* **Exercise**
From the material below, list every line containing "that".

* **Supplied information**
================================

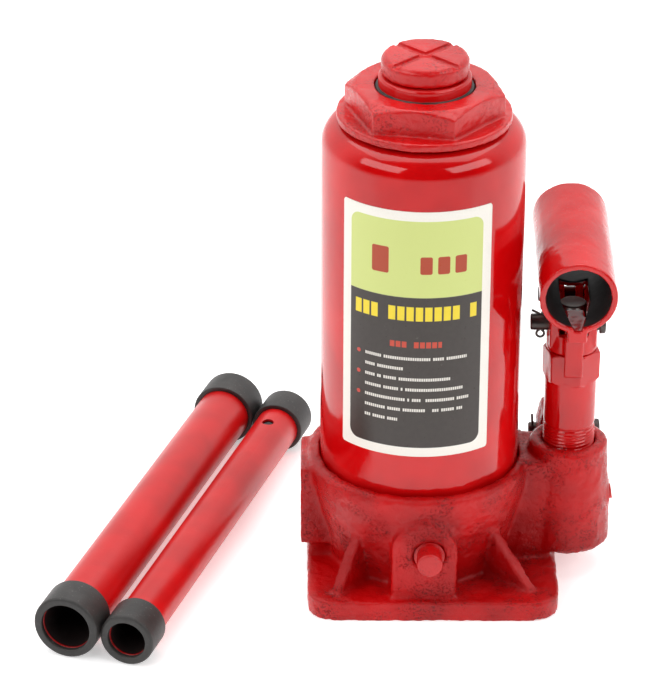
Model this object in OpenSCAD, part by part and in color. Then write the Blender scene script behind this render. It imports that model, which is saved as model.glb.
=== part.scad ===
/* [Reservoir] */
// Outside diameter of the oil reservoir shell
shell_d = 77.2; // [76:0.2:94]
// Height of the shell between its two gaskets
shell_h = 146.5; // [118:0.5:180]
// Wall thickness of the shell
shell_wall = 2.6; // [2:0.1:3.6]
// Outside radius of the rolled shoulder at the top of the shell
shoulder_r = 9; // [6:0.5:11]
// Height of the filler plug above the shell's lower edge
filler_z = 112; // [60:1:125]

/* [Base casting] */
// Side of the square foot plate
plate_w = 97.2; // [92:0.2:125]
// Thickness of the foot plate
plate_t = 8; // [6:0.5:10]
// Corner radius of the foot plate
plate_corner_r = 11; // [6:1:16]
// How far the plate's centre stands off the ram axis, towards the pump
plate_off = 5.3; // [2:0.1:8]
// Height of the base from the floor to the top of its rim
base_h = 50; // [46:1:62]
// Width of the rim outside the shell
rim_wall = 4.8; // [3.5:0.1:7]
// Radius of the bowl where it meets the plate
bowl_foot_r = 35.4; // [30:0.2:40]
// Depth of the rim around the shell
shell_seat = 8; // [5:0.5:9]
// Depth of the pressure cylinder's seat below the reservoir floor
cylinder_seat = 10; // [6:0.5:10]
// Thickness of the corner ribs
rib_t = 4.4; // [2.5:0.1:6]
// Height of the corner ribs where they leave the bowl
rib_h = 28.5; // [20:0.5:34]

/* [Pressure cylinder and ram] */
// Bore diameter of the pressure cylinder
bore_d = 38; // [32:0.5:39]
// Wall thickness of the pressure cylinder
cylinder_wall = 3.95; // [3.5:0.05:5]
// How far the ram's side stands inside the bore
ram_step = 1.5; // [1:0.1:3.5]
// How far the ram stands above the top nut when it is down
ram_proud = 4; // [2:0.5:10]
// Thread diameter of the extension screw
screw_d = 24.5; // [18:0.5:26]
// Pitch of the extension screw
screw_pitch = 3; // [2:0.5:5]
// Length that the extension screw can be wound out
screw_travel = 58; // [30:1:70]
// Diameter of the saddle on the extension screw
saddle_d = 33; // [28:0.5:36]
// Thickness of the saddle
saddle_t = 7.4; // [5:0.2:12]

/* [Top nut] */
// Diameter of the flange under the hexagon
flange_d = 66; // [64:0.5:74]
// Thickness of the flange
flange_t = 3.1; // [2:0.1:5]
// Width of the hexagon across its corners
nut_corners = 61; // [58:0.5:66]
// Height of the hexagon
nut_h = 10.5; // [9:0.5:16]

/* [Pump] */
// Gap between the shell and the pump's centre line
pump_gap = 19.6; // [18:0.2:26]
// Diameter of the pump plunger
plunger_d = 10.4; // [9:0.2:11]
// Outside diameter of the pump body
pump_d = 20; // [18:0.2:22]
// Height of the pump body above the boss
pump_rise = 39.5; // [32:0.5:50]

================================

* **Problem solution**
Model this object in OpenSCAD, part by part and in color. Then write the Blender scene script behind this render. It imports that model, which is saved as model.glb.
// Length that the extension screw can be wound out